** Start Data supplied **

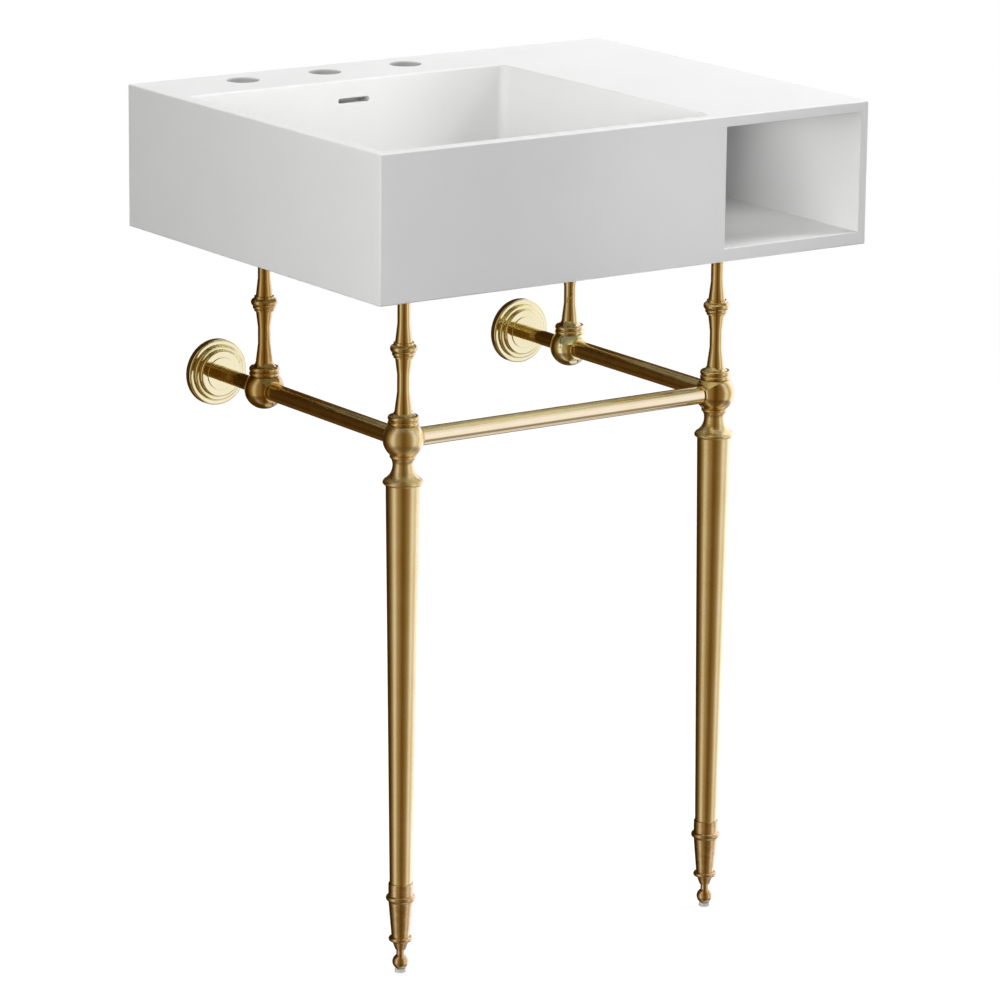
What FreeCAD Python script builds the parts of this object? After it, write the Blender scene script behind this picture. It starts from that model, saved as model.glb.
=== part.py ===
import FreeCAD, Part
import math
import os
from types import SimpleNamespace

import Sketcher

# Console sink: a cast basin with an open shelf at its right, carried by a turned brass
# stand with two legs at the front and two short posts that are tied to the wall.
#
# Frame: millimetres, +Z up, the front looks to -Y and the wall stands at +Y. The origin
# is on the floor, under the middle of the basin.

# Driving sizes in millimetres: name, value, meaning.
DRIVING_SIZES = [
    # Basin
    ("basin_width", 600.0, "basin, side to side"),
    ("basin_reach", 480.0, "basin, front face to wall"),
    ("basin_height", 150.0, "basin, underside to deck"),
    ("deck_level", 885.0, "deck above the floor"),
    ("edge_round", 1.6, "rounding of the basin's outer edges"),
    ("rim_wall", 15.0, "rim at the front and left of the bowl"),
    ("bowl_width", 393.0, "bowl, side to side"),
    ("bowl_reach", 368.0, "bowl, front to back"),
    ("bowl_drop", 108.0, "bowl, deck to the flat of its floor"),
    ("bowl_corner", 9.0, "radius of the bowl's upright corners"),
    ("floor_round", 7.0, "radius between the bowl's walls and floor"),
    ("floor_margin", 0.5, "level strip round the bowl's falling floor"),
    ("floor_fall", 4.0, "fall of the bowl's floor to the drain"),
    ("drain_radius", 22.5, "drain hole"),
    ("drain_seat_radius", 33.0, "flat seat round the drain hole, half its side"),
    ("drain_recess_radius", 75.0, "recess under the drain"),
    ("drain_recess_depth", 10.0, "recess under the drain, depth"),
    ("divider_wall", 10.0, "wall between bowl and shelf"),
    ("shelf_side_wall", 10.0, "wall at the right of the shelf"),
    ("shelf_top_wall", 11.0, "wall over the shelf"),
    ("shelf_floor_wall", 13.5, "wall under the shelf"),
    ("shelf_back_wall", 15.0, "wall behind the shelf"),
    ("shelf_edge_round", 0.8, "rounding of the shelf's mouth"),
    # Holes for the taps, and the overflow
    ("tap_spacing", 101.6, "between neighbouring tap holes"),
    ("tap_radius", 17.5, "tap hole"),
    ("tap_from_wall", 40.0, "tap holes' centres to the wall"),
    ("fitting_offset", 5.5, "tap row and overflow, right of the bowl's middle"),
    ("deck_wall", 20.0, "deck over the tap cavity"),
    ("tap_cavity_width", 372.0, "cavity for the tap nuts, side to side"),
    ("tap_cavity_reach", 53.0, "cavity for the tap nuts, front to back"),
    ("back_wall", 15.0, "wall behind the tap cavity"),
    ("overflow_width", 39.0, "overflow slot, side to side"),
    ("overflow_height", 5.4, "overflow slot, top to bottom"),
    ("overflow_drop", 21.6, "deck to the middle of the overflow slot"),
    ("overflow_wall", 8.5, "bowl's back wall in front of the duct"),
    ("duct_width", 44.0, "overflow duct, side to side"),
    ("duct_thickness", 12.0, "upright part of the overflow duct"),
    ("duct_height", 9.0, "level part of the overflow duct"),
    ("duct_run_width", 36.0, "level part of the overflow duct, side to side"),
    ("duct_cover", 7.0, "basin between the duct and the drain recess"),
    # Stand
    ("post_spacing", 392.0, "left posts to right posts"),
    ("leg_from_front", 115.0, "front legs' axes to the basin's front"),
    ("post_from_wall", 100.0, "rear posts' axes to the wall"),
    ("joint_level", 567.0, "ball joints' centres above the floor"),
    ("fit_gap", 0.1, "radial gap of a part in its socket"),
    ("seat_gap", 0.3, "gap at the end of a socket"),
    # Plates under the basin
    ("pad_thickness", 2.0, "rubber pad between basin and plate"),
    ("pad_radius", 27.0, "rubber pad"),
    ("plate_thickness", 4.0, "mounting plate"),
    ("plate_radius", 28.0, "mounting plate"),
    ("plate_screw_circle", 20.0, "screws' distance from the post's axis"),
    ("plate_screw_radius", 2.5, "plate screw's shank"),
    ("plate_screw_head", 4.8, "plate screw's countersunk head"),
    ("plate_screw_length", 14.0, "plate screw, tip to head"),
    ("insert_radius", 4.0, "threaded insert in the basin"),
    ("insert_length", 9.5, "threaded insert in the basin"),
    # Turned posts
    ("rod_radius", 3.0, "threaded rod through a post"),
    ("rod_depth", 8.0, "rear rod's end below the ball's centre"),
    ("neck_rod_depth", 42.0, "front rod's end below the ball's centre"),
    ("collar_height", 4.0, "collar under the mounting plate"),
    ("collar_radius", 11.5, "collar under the mounting plate"),
    ("collar_swell", 1.7, "swell of the collar's edge"),
    ("spindle_end_radius", 8.8, "spindle at its thick ends"),
    ("spindle_waist_radius", 6.3, "spindle at its waist"),
    ("knop_level", 651.0, "underside of the knop above the floor"),
    ("knop_height", 16.0, "knop"),
    ("knop_radius", 13.9, "knop's large bead"),
    ("knop_bead_radius", 12.0, "knop's small bead"),
    ("knop_fillet_radius", 10.4, "knop's end bands"),
    ("knop_band_low", 2.0, "knop's lower end band, height"),
    ("knop_bead_low", 2.0, "knop's small bead, below its middle"),
    ("knop_bead_high", 1.6, "knop's small bead, above its middle"),
    ("knop_band_high", 2.5, "knop's upper end band, height"),
    ("knop_groove", 0.4, "groove between the knop's beads"),
    ("flare_height", 7.0, "flare at the foot of the lower spindle"),
    ("flare_radius", 12.75, "flare at the foot of the lower spindle"),
    ("cushion_radius", 16.0, "two rings that sit on the ball"),
    ("cushion_waist", 14.6, "groove between these rings"),
    ("cushion_height", 10.2, "two rings that sit on the ball, together"),
    ("ball_radius", 21.0, "ball joint"),
    ("ball_top_flat", 15.3, "ball's top seat, radius"),
    ("ball_bottom_flat", 13.4, "front ball's bottom seat, radius"),
    ("lip_radius", 11.2, "lip round a rail's socket"),
    ("lip_reach", 19.0, "ball's centre to a lip's face"),
    ("socket_web", 0.7, "metal between a socket's floor and the next socket"),
    ("grub_radius", 2.0, "grub screw under a ball"),
    ("grub_from_axis", 16.2, "grub screw's axis to the ball's axis"),
    ("grub_length", 3.0, "grub screw"),
    # Rails and wall arms
    ("rail_radius", 9.5, "rails"),
    ("tube_wall", 1.5, "wall of the rails and arms"),
    ("arm_radius", 8.0, "wall arms"),
    ("wall_plate_radius", 27.0, "wall plate"),
    ("wall_plate_thickness", 3.0, "wall plate"),
    ("wall_screw_radius", 2.75, "hole for a wall screw"),
    ("wall_screw_spacing", 38.0, "between a plate's two wall screw holes"),
    ("spigot_length", 14.0, "wall plate's spigot in the arm"),
    ("flange_radius", 35.5, "wall flange"),
    ("flange_rim", 8.0, "wall flange's rim, from the wall"),
    ("flange_step", 3.5, "height of each of the flange's steps"),
    ("flange_ring_one", 30.0, "flange's first step, radius"),
    ("flange_ring_two", 25.2, "flange's second step, radius"),
    ("flange_ring_three", 17.5, "flange's middle disc, radius"),
    ("flange_disc", 1.0, "height of the flange's middle disc"),
    ("flange_wall", 1.8, "flange's sheet"),
    ("flange_soft", 1.8, "rounding of the flange's steps"),
    # Legs
    ("neck_ring_radius", 13.8, "ring between ball and neck"),
    ("neck_ring_height", 3.4, "ring between ball and neck"),
    ("neck_waist_radius", 10.8, "neck at its waist"),
    ("neck_waist_level", 540.5, "neck's waist above the floor"),
    ("neck_rim_radius", 20.6, "neck's rim over the leg tube"),
    ("neck_rim_height", 5.0, "neck's rim over the leg tube"),
    ("neck_swell", 1.0, "swell of the neck's ring and rim"),
    ("tube_top_level", 520.0, "leg tube's top above the floor"),
    ("tube_top_radius", 17.7, "leg tube at its top"),
    ("tube_foot_radius", 11.5, "leg tube at its foot"),
    ("leg_tube_wall", 1.6, "leg tube"),
    ("neck_spigot_length", 15.0, "neck's spigot in the leg tube"),
    ("sleeve_top_level", 97.0, "ferrule's top above the floor"),
    ("sleeve_depth", 12.0, "ferrule's socket for the leg tube"),
    ("sleeve_radius", 12.9, "ferrule round the leg tube"),
    ("sleeve_chamfer", 0.5, "ferrule's chamfers"),
    ("ferrule_step", 2.0, "step between the ferrule's taper and its large bead"),
    ("bead_radius", 15.5, "ferrule's large bead"),
    ("bead_height", 6.4, "ferrule's large bead"),
    ("bead_level", 77.5, "underside of the ferrule's large bead"),
    ("cone_top_radius", 12.6, "ferrule's taper at its top"),
    ("cone_foot_radius", 9.4, "ferrule's taper at its foot"),
    ("toe_bead_radius", 12.4, "ferrule's small bead"),
    ("toe_bead_height", 5.0, "ferrule's small bead"),
    ("toe_bead_level", 33.8, "underside of the ferrule's small bead"),
    ("toe_top_radius", 8.8, "ferrule's toe under the small bead"),
    ("toe_foot_radius", 5.4, "ferrule's toe at its foot"),
    ("toe_level", 24.6, "ferrule's foot above the floor"),
    # Levelling feet
    ("foot_travel", 10.0, "levelling foot, whole travel"),
    ("stud_radius", 3.5, "levelling foot's threaded stud"),
    ("stud_length", 34.0, "levelling foot's threaded stud"),
    ("stud_gap", 0.06, "radial gap of the stud in the ferrule"),
    ("foot_neck_radius", 4.3, "levelling foot's neck"),
    ("foot_ball_radius", 8.4, "levelling foot's ball"),
    ("foot_ball_level", 11.2, "levelling foot's ball centre above the floor"),
    ("glide_radius", 5.8, "plastic glide under the foot"),
    ("glide_height", 3.6, "plastic glide under the foot"),
]


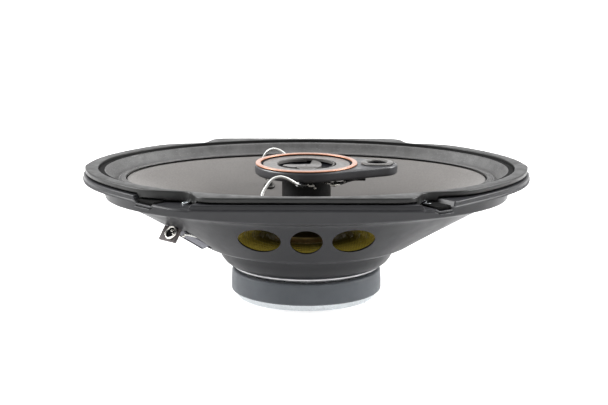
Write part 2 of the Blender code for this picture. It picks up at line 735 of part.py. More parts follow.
def build_lead_hardware():
    """Solder lugs on the post, the capacitor, and the eyelets on the cone."""
    for name, (degrees, length) in LUGS.items():
        angle = math.radians(degrees)
        plan = Vector((math.cos(angle), math.sin(angle), 0))
        centre = plan * (POST_RADIUS + 0.4 + length / 2) + Vector((0, 0, LUG_Z))
        size = (length, LUG_WIDTH, LUG_THICKNESS)
        lug = flat_box(name, centre, size, plan, (-plan.y, plan.x, 0))
        finish_object(lug, (0.75, 0.74, 0.7), 0.3, 1.0, smooth=False)
    radius, half = CAPACITOR_RADIUS, CAPACITOR_HALF_LENGTH
    capacitor = turned("tweeter_capacitor", [
        (0, half), (radius - 0.4, half), (radius, half - 0.4), (radius, 0.4 - half),
        (radius - 0.4, -half), (0, -half)], 16, ring=False)
    capacitor.location = Vector(CAPACITOR_AT) * MM
    capacitor.rotation_euler = (0, math.radians(90), 0)
    finish_object(capacitor, (0.03, 0.03, 0.035), 0.35)
    for name, side in (("cone_eyelet_front", -1), ("cone_eyelet_back", 1)):
        height, normal = cone_surface(EYELET_X, side * EYELET_Y)
        eyelet = hollow_ring(name, (0.8, 1.9), (0.35, 0.95), 14)
        eyelet.location = Vector((EYELET_X, side * EYELET_Y, height)) * MM
        eyelet.rotation_euler = Vector((0, 0, 1)).rotation_difference(normal).to_euler()
        finish_object(eyelet, (0.6, 0.55, 0.45), 0.35, 1.0)


def smooth_route(points, count):
    """Points spread evenly in parameter along a Catmull-Rom curve through the route's points."""
    points = [Vector(point) for point in points]
    ends = [2 * points[0] - points[1]] + points + [2 * points[-1] - points[-2]]
    spans = len(points) - 1
    route = []
    for i in range(count):
        place = spans * i / (count - 1)
        k = min(int(place), spans - 1)
        t = place - k
        a, b, c, d = ends[k:k + 4]
        route.append(0.5 * (2 * b + (c - a) * t + (2 * a - 5 * b + 4 * c - d) * t * t
                            + (3 * b - a - 3 * c + d) * t ** 3))
    return route


def build_lead(name, points, radius, count):
    """A braided lead, as a round tube along its route."""
    data = bpy.data.curves.new(name, "CURVE")
    data.dimensions = "3D"
    data.bevel_depth = radius * MM
    data.bevel_resolution = 2
    data.use_fill_caps = True
    spline = data.splines.new("POLY")
    route = smooth_route(points, count)
    spline.points.add(len(route) - 1)
    for knot, place in zip(spline.points, route):
        knot.co = (*(place * MM), 1.0)
    lead = bpy.data.objects.new(name, data)
    PARTS.objects.link(lead)
    return finish_object(lead, (0.75, 0.75, 0.72), 0.4, 0.8, smooth=False)


def build_tweeter_leads():
    build_lead("tinsel_lead_front", FRONT_LEAD, TINSEL_RADIUS, 26)
    build_lead("tinsel_lead_back", BACK_LEAD, TINSEL_RADIUS, 28)


def board_axes():
    """Unit vectors up the terminal board, across it and out of its visible face."""
    angle, tilt = math.radians(BOARD_ANGLE), math.radians(BOARD_TILT)
    plan = Vector((math.cos(angle), math.sin(angle), 0))
    up = Vector((0, 0, math.cos(tilt))) - plan * math.sin(tilt)
    across = Vector((-plan.y, plan.x, 0))
    return up, across, plan * math.cos(tilt) + Vector((0, 0, math.sin(tilt)))


def build_terminals():
    """The strip on the frame's wall, the board at its end, and the board's tabs, rivet and leads."""
    start, end, along, across, outward = terminal_axes()
    length = (end - start).length
    strip = flat_box("terminal_bracket", (start + end) / 2, (length, STRIP_WIDTH, 1.0), along, across)
    finish_object(strip, (0.12, 0.12, 0.13), 0.4, 0.6, smooth=False)
    up, side, face = board_axes()
    middle = Vector(BOARD_FOOT) + up * BOARD_SIZE[0] / 2
    half_board = BOARD_SIZE[2] / 2
    board = flat_box("terminal_board", middle, BOARD_SIZE, up, side)
    finish_object(board, (0.3, 0.2, 0.12), 0.7, smooth=False)
    for name, (offset, tab_width) in TABS.items():
        centre = middle - face * (half_board + GAP + TAB_THICKNESS / 2) + side * offset - up * 0.4
        tab = flat_box(name, centre, (TAB_LENGTH, tab_width, TAB_THICKNESS), up, side)
        finish_object(tab, (0.75, 0.7, 0.6), 0.3, 1.0, smooth=False)
    rivet = hollow_ring("terminal_rivet", *TERMINAL_RIVET, 18)
    place = frame_at(middle + face * (half_board + GAP), face, side)
    rivet.location = place.translation * MM
    rivet.rotation_euler = place.to_euler()
    finish_object(rivet, (0.75, 0.73, 0.68), 0.25, 1.0)
    angle = math.radians(TERMINAL_ANGLE)
    inward = -Vector((math.cos(angle), math.sin(angle), 0))
    for name, side in (("rear_lead_positive", 1), ("rear_lead_negative", -1)):
        entry = end - along * 1.0 + across * REAR_LEAD_OFFSET * side - outward * 0.2
        points = [entry + inward * reach + Vector((0, 0, rise)) for reach, rise in REAR_LEAD]
        build_lead(name, points, REAR_LEAD_RADIUS, 16)


clear_scene()
PARTS = make_collection(PARTS_NAME)
CUTTERS = make_collection("cutters")
build_motor()
build_basket()
build_gasket()
build_surround()
build_cone()
build_voice_coil()
build_spider()
build_pod()
build_diffuser()
build_midrange()
build_super_tweeter()
build_lead_hardware()
build_tweeter_leads()
build_terminals()
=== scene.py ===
"""Looks of an oval coaxial car speaker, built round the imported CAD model.

Lengths are in millimetres, as on a drawing, and MM turns them into the frame's metres.
"""
import math

import bmesh
import bpy
import numpy as np
from mathutils import Matrix, Vector, noise


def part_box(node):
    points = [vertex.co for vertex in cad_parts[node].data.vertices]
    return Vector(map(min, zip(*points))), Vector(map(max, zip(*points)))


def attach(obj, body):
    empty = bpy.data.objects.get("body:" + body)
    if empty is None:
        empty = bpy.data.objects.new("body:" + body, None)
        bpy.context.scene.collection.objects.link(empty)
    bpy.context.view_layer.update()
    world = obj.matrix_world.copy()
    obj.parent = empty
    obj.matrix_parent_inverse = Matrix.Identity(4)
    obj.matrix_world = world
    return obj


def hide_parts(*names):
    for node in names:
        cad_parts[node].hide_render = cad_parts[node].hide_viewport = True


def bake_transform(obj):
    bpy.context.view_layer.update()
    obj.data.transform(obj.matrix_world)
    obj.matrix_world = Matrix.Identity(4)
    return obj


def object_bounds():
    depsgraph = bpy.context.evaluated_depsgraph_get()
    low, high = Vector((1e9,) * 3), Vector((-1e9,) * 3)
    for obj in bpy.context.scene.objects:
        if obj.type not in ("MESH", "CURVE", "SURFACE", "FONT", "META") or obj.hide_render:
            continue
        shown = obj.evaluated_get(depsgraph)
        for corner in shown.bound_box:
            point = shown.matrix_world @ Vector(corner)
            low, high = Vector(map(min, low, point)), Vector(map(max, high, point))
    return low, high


MM = 0.001
ROOT = "frame"
CONE_BODY = "cone_assembly"
MIDRANGE_BODY = "midrange_assembly"
TWEETER_BODY = "super_tweeter_assembly"

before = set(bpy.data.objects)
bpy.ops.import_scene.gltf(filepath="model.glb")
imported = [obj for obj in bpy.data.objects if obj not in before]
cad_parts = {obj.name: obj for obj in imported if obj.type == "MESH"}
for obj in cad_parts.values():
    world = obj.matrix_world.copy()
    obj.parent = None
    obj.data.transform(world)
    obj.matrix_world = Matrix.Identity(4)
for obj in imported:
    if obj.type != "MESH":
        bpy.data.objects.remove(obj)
CAD_BOX = [list(corner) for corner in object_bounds()]


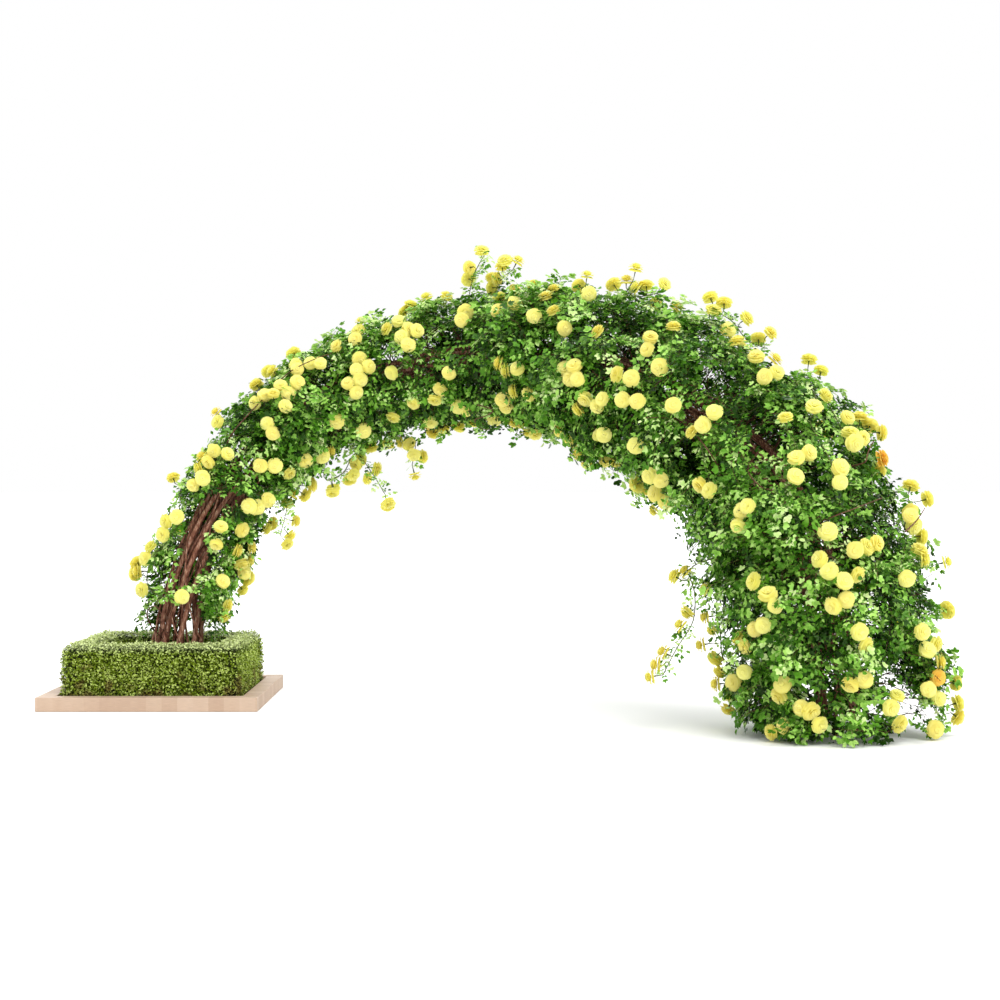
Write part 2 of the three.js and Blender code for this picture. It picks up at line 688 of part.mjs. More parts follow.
// Places on the cores where a shoot can stand
const seats = boughs.flatMap((bough) => {
  const found = [];
  const [rows, columns] = SEAT_GRID;
  for (let row = 0.5; row < rows; row += 1) {
    for (let column = 0.5; column < columns; column += 1) {
      const station = THREE.MathUtils.lerp(bough.from, bough.to, row / rows);
      const degrees = THREE.MathUtils.lerp(bough.fromTurn, bough.toTurn, column / columns);
      const above = placeAt(station, degrees, 1.4 * reachAt(station));
      const meeting = firstMeeting(bough.core, above, placeAt(station, degrees, 0));
      if (meeting) found.push({ ...meeting, core: bough.core });
    }
  }
  return found;
});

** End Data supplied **

[Instruction] Reproduce word for word the material above, beginning with the line that contains "clear_scene()" and ending with the line that contains "return low, high".

[Problem solution]
clear_scene()
PARTS = make_collection(PARTS_NAME)
CUTTERS = make_collection("cutters")
build_motor()
build_basket()
build_gasket()
build_surround()
build_cone()
build_voice_coil()
build_spider()
build_pod()
build_diffuser()
build_midrange()
build_super_tweeter()
build_lead_hardware()
build_tweeter_leads()
build_terminals()
=== scene.py ===
"""Looks of an oval coaxial car speaker, built round the imported CAD model.

Lengths are in millimetres, as on a drawing, and MM turns them into the frame's metres.
"""
import math

import bmesh
import bpy
import numpy as np
from mathutils import Matrix, Vector, noise


def part_box(node):
    points = [vertex.co for vertex in cad_parts[node].data.vertices]
    return Vector(map(min, zip(*points))), Vector(map(max, zip(*points)))


def attach(obj, body):
    empty = bpy.data.objects.get("body:" + body)
    if empty is None:
        empty = bpy.data.objects.new("body:" + body, None)
        bpy.context.scene.collection.objects.link(empty)
    bpy.context.view_layer.update()
    world = obj.matrix_world.copy()
    obj.parent = empty
    obj.matrix_parent_inverse = Matrix.Identity(4)
    obj.matrix_world = world
    return obj


def hide_parts(*names):
    for node in names:
        cad_parts[node].hide_render = cad_parts[node].hide_viewport = True


def bake_transform(obj):
    bpy.context.view_layer.update()
    obj.data.transform(obj.matrix_world)
    obj.matrix_world = Matrix.Identity(4)
    return obj


def object_bounds():
    depsgraph = bpy.context.evaluated_depsgraph_get()
    low, high = Vector((1e9,) * 3), Vector((-1e9,) * 3)
    for obj in bpy.context.scene.objects:
        if obj.type not in ("MESH", "CURVE", "SURFACE", "FONT", "META") or obj.hide_render:
            continue
        shown = obj.evaluated_get(depsgraph)
        for corner in shown.bound_box:
            point = shown.matrix_world @ Vector(corner)
            low, high = Vector(map(min, low, point)), Vector(map(max, high, point))
    return low, high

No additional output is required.